5. Why have they chosen to do it that way?

Your job is to figure out how to help them do it better.


Close the interview by saying that you appreciate their time and that you will need a few days to review the information and get back to them. Set up the next meeting before you leave and ask if you can bring a technical person to the next meeting. This determines whether they are still interested in doing business with you. The key to selling is to slowly build a deeper relationship, and introducing a third person into the process ensures higher quality, more accurate information for you.

Review the preliminary proposal and get a buy-in
After the interview process, go back to your office, review all the notes from the interview, and develop a proposal that addresses their needs.
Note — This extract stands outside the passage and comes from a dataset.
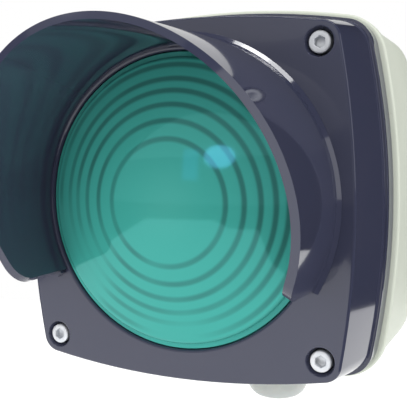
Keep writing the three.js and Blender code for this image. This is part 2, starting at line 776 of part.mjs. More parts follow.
// Insulated lead from a terminal up to the lamp holder.
function makeLead(side) {
  const startX = poleX(side < 0 ? 0 : terminalPoles - 1);
  const startZ = terminalZ + terminalHeight / 2 - 3;
  const startDepth = terminalWayDepth;
  const endX = (side * contactPitch) / 2;
  const path = new THREE.CatmullRomCurve3([
    new THREE.Vector3(startX, depthToY(startDepth), startZ),
    new THREE.Vector3(startX, depthToY(startDepth), startZ + 8),
    new THREE.Vector3((startX + endX) / 2 + side * 2, depthToY(leadDepth - 6), startZ / 2 - 3),
    new THREE.Vector3(endX, depthToY(leadDepth), -holderRadius - 5),
    new THREE.Vector3(endX, depthToY(leadDepth), -holderRadius + 3),
  ]);
  const section = new THREE.Shape();
  section.absarc(0, 0, leadRadius, 0, 2 * Math.PI);
  return solid(new THREE.ExtrudeGeometry(section, { steps: 16, extrudePath: path, curveSegments: 4 }));
}

// ---------------------------------------------------------------- cable gland
const bowDrop = (x) => housingBow - Math.sqrt(housingBow ** 2 - x ** 2);
const glandDepth = (rimBackDepth + bodyDepth) / 2 - glandForward;
const glandBore = glandThreadRadius - glandWall;
const glandFlangeRadius = glandThreadRadius + glandFlange;
const glandPadRadius = lockNutFlats / Math.sqrt(3) + glandPadEdge;
const domeNutRadius = glandThreadRadius + domeNutWall;
const domeNutBore = glandBore - domeNutMouth;
const glandSeatZ = -(rimHalf - housingInset) + bowDrop(glandX + glandFlangeRadius + glandSeatEdge);
const glandPadZ = -(rimHalf - housingInset - housingWall) + bowDrop(glandX + glandPadRadius);
const glandInnerZ = glandPadZ + gap;
const glandY = depthToY(glandDepth);
const glandSealTop = glandSeatZ - gap;
const glandFlangeTop = glandSealTop - glandSealThickness - gap;
const glandFlangeBottom = glandFlangeTop - glandFlangeThickness;
const nutTop = glandFlangeBottom - gap;
const nutBottom = nutTop - domeNutLength;
const grommetBottom = nutBottom + domeNutFloor + gap;
const tubeBottom = grommetBottom + grommetHeight - gap;

// Turned about the gland's vertical axis from [radius, z] pairs.
function glandTurned(profile, sides = 24) {
  const points = profile.map(([radius, z]) => new THREE.Vector2(radius, z));
  points.push(points[0].clone());
  const rising = THREE.ShapeUtils.area(points) > 0;
  const geometry = new THREE.LatheGeometry(rising ? points : points.reverse(), sides);
  geometry.rotateX(Math.PI / 2);
  geometry.translate(glandX, glandY, 0);
  return solid(geometry);
}

const makeGlandSeal = () =>
  glandTurned([
    [glandThreadRadius + gap, glandSealTop],
    [glandFlangeRadius, glandSealTop],
    [glandFlangeRadius, glandSealTop - glandSealThickness],
    [glandThreadRadius + gap, glandSealTop - glandSealThickness],
  ]);

const makeGlandBody = () =>
  glandTurned([
    [glandBore, glandInnerZ + lockNutThickness + glandStandIn],
    [glandThreadRadius, glandInnerZ + lockNutThickness + glandStandIn],
    [glandThreadRadius, glandFlangeTop],
    [glandFlangeRadius, glandFlangeTop],
    [glandFlangeRadius, glandFlangeBottom],
    [glandThreadRadius, glandFlangeBottom],
    [glandThreadRadius, tubeBottom],
    [glandBore + glandTubeChamfer, tubeBottom],
    [glandBore, tubeBottom + glandTubeChamfer],
  ]);

const makeGlandGrommet = () =>
  glandTurned([
    [domeNutBore - grommetSqueeze, tubeBottom - gap],
    [glandThreadRadius - grommetRoom, tubeBottom - gap],
    [glandThreadRadius - grommetRoom, grommetBottom],
    [domeNutBore - grommetSqueeze, grommetBottom],
  ]);

function makeDomeNut() {
  const profile = [[glandThreadRadius + gap, nutTop], [domeNutRadius, nutTop]];
  const steps = 3;
  for (let i = 0; i <= steps; i++) {
    const angle = (Math.PI * i) / (2 * steps);
    profile.push([
      domeNutRadius - domeNutCrown * (1 - Math.cos(angle)),
      nutTop - domeNutSkirt - (domeNutLength - domeNutSkirt) * Math.sin(angle),
    ]);
  }
  return glandTurned([
    ...profile,
    [domeNutBore, nutBottom],
    [domeNutBore, nutBottom + domeNutFloor],
    [glandThreadRadius + gap, nutBottom + domeNutFloor],
  ]);
}

function makeLockNut() {
  const top = glandInnerZ + lockNutThickness;
  const corner = lockNutFlats / Math.sqrt(3);
  const hexagon = new THREE.CylinderGeometry(corner, corner, lockNutThickness, 6);
  hexagon.rotateX(Math.PI / 2);
  hexagon.rotateZ(Math.PI / 6);
  hexagon.translate(glandX, glandY, (glandInnerZ + top) / 2);
  return solid(hexagon)
    .subtract(upright(glandThreadRadius + gap, glandInnerZ - over, top + over, glandX, glandY));
}

// ---------------------------------------------------------------- assembly
const head = new THREE.Group();
head.add(piece('rear_housing', makeHousing(), greyPlastic));
head.add(piece('housing_gasket', makeHousingGasket(), sealRubber));
head.add(piece('front_cover', makeCover(), blackPlastic));
head.add(piece('visor', makeVisor(), blackPlastic));
head.add(piece('lens', makeLens(), greenLens));
head.add(piece('lens_gasket', makeLensGasket(), sealRubber));
head.add(piece('lens_clamp_ring', makeClampRing(), greyNylon));
clampPlaces.forEach(([x, z], i) => {
  const length = clampBack + gap - plateThickness - 1.2;
  const seat = clampBack + gap;
  const screw = rearScrew(clampScrewRadius, length, clampScrewHead, clampScrewHeadHeight, seat, x, z);
  head.add(piece(`lens_clamp_screw_${i + 1}`, screw, zinc));
});
corners.forEach(([sideX, sideZ], i) => {
  const x = sideX * screwHalfPitch;
  const z = sideZ * screwHalfPitch;
  head.add(piece(`cover_screw_${i + 1}`, makeCoverScrew(x, z), zinc));
  head.add(piece(`cover_screw_seal_${i + 1}`, makeScrewSeal(x, z), sealRubber));
  head.add(piece(`threaded_insert_${i + 1}`, makeInsert(x, z), brass));
});
head.add(piece('reflector', makeReflector(), mirrorMetal));
head.add(piece('bulb_glass', makeBulb(), clearGlass));
head.add(piece('bulb_cap', makeBulbCap(), brass));
head.add(piece('lamp_holder', makeHolder(), cream));
head.add(piece('lamp_bracket', makeBracket(), zinc));
[-1, 1].forEach((side, i) => {
  head.add(piece(`holder_contact_${i + 1}`, makeContact(side), brass));
  const screw = frontScrew(smallScrewRadius, smallScrewLength, smallScrewHead, smallScrewHeadHeight,
    bracketDepth - gap, (side * bracketHolePitch) / 2, 0);
  head.add(piece(`bracket_screw_${i + 1}`, screw, zinc));
  head.add(piece(`terminal_fixing_${i + 1}`, makeTerminalFixing(side), zinc));
});
head.add(piece('terminal_block', makeTerminalBlock(), cream));
for (let pole = 0; pole < terminalPoles; pole++) {
  head.add(piece(`terminal_screw_${pole + 1}`, makeTerminalScrew(pole), brass));
}
head.add(piece('lead_neutral', makeLead(-1), blueLead));
head.add(piece('lead_live', makeLead(1), brownLead));
head.add(piece('gland_body', makeGlandBody(), greyNylon));
head.add(piece('gland_seal', makeGlandSeal(), sealRubber));
head.add(piece('gland_lock_nut', makeLockNut(), greyNylon));
head.add(piece('gland_grommet', makeGlandGrommet(), sealRubber));
head.add(piece('gland_dome_nut', makeDomeNut(), greyNylon));

export default head;
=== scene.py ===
import math

import bmesh
import bpy
from mathutils import Matrix, Vector


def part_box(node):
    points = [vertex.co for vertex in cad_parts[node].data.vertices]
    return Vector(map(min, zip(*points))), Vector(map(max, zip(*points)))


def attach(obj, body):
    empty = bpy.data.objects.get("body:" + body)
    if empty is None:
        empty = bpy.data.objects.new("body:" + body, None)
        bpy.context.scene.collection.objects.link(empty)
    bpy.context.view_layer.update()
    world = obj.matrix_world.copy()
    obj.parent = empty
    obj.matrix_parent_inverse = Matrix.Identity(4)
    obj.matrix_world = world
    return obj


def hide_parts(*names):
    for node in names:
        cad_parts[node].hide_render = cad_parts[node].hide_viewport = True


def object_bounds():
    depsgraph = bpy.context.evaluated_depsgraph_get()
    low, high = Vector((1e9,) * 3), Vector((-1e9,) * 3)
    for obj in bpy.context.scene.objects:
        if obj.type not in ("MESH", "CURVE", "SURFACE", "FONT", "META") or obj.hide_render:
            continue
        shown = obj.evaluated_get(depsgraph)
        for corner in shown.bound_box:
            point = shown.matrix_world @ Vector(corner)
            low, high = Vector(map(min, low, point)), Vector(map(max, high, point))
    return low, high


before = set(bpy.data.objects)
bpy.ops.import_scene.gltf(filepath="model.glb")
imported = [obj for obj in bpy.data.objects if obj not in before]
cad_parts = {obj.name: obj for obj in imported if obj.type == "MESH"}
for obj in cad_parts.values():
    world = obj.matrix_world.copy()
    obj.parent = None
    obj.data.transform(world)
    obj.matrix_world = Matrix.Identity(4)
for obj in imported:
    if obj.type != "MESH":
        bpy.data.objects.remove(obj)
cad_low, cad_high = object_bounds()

# ---------------------------------------------------------------- sizes, in metres
# A depth is measured backwards from the cover's front face.
MM = 0.001
HAIR = 0.05 * MM
scene = bpy.context.scene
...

The key here is customization. In other words, make sure to include all the technical terms that you gathered from the presentation. Call the prospect on the phone, fax the proposal and go over it, or present it in person. Clearly state that this is a preliminary draft and that you want their input to before you deliver the final. Make any necessary changes to the final proposal.

Deliver the final proposal
The final proposal should include all the changes/input from the preliminary meeting, include final pricing, start date, and end dates. Present the information and make sure that they are following along with you. Close your presentation with, "I have to tell you, this makes sense to me. We will get you started by next Wednesday. What do you think?"